See ProPublica for the details of those cases. But ICYMI:

Months after the Supreme Court decided in the fall of 2023 to let Hamilton and Burnette off without public consequences, it issued its most recent disciplinary order. In March 2024, the court concurred with the commission’s recommendation for punishment of Angela Foster, a Black Democratic judge who had pressured a court official to reduce a bond for her son and had taken over a courtroom reserved for other court officials, thereby delaying over 100 cases. The Supreme Court suspended her without pay for 120 days.

By the way, Earls has been a target:

In March 2023, Earls, the Supreme Court’s lone Black justice and a Democrat, received a letter from the commission informing her that she was under investigation. The letter stated that Earls had been accused of disclosing “confidential information concerning matters being currently deliberated in conference by the Supreme Court.” If the commission found evidence of a serious violation, it could send the case to the Supreme Court, which would make a final determination and could go as far as to expel her.

At the center of the anonymous complaint was the allegation that Earls had told lawmakers and state bar members at two different meetings about proposed rule changes that would give more power to the Republican justices. The complaint, which was made after WRAL News published an article describing the meetings, also alleged that she’d provided confidential information to a reporter.

In her response to the letter, which later was filed in court, her lawyer argued that it had been standard practice for justices to discuss the court’s rule changes with affected parties and that no information had been leaked. Earls’ lawyer also wrote that if the matter proceeded to a hearing, Earls planned to make the investigation public and subpoena “current and former Justices” about their “actions.” In May, the commission dismissed the complaint, providing Earls with verbal and written warnings “to be mindful of your public comments,” according to court documents.

In June, Earls, the only person of color on the court, gave an interview to Law360 in which she criticized Chief Justice Paul Newby and other conservative justices for refusing to address the lack of diversity in the state’s court system. She revealed that Newby had effectively killed its Commission on Fairness and Equity by not reappointing its members and that he had ended implicit bias trainings for judges, which Earls had helped set up. Much of the interview was framed around a Law360 analysis and an outside study that found that the vast majority of state appellate court judges, and the attorneys arguing before them, were white and male. In reference to the findings, Earls said that “our court system, like any other court system, is made up of human beings and I believe the research that shows that we all have implicit biases.” She said that her five Republican colleagues “very much see themselves as a conservative bloc” and that “their allegiance is to their ideology, not to the institution.”

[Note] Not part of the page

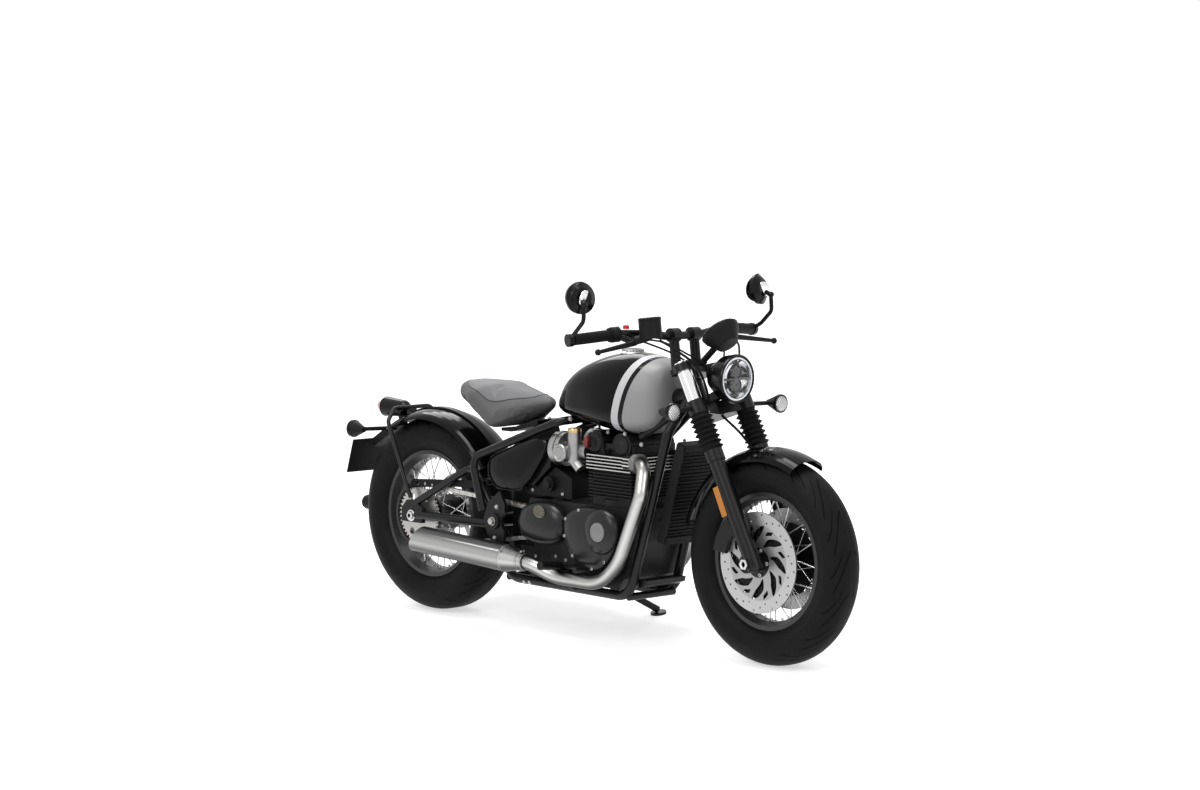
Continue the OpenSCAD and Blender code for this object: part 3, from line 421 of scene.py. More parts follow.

In August, Earls received another letter from the commission alerting her that it had “reopened” the former investigation. The letter warned: “Publicly alleging that another judge makes decisions based on a motivation not allowed under” the code, such as racial or political biases, without “definitive proof runs contrary to a judge’s duty to promote public confidence in the impartiality of the judiciary.”

Rather than letting the investigation proceed in secret again, Earls sued the commission in federal court, seeking an injunction to stop “an on-going campaign” by the commission to “stifle the First Amendment free-speech rights of Justice Earls and expose her to punishment.”

Two weeks after the lawsuit was filed, Democratic state lawmakers held a press conference to call the investigation into Earls “a political hit job” — and one state representative accused Newby of pushing it, though he said he could not reveal his sources. Four sources knowledgeable about Newby’s or the commission’s actions told ProPublica that the chief justice encouraged the investigation. The sources requested anonymity because the inner workings of the commission are confidential and because they feared retaliation.

Earls is up for reelection in 2026. Her colleague, Justice Allison Riggs, previously served as co-leader of the Southern Coalition for Social Justice in Durham. She was appointed to the seat by Gov. Roy Cooper in 2023 and is up for reelection. State Democrats hope to hold her seat this fall and Earls’ in 2026. By flipping “two of the three seats up for election in 2028, Democrats will regain control of North Carolina’s high court — just in time for redistricting in 2030, when the maps will be redrawn once again.”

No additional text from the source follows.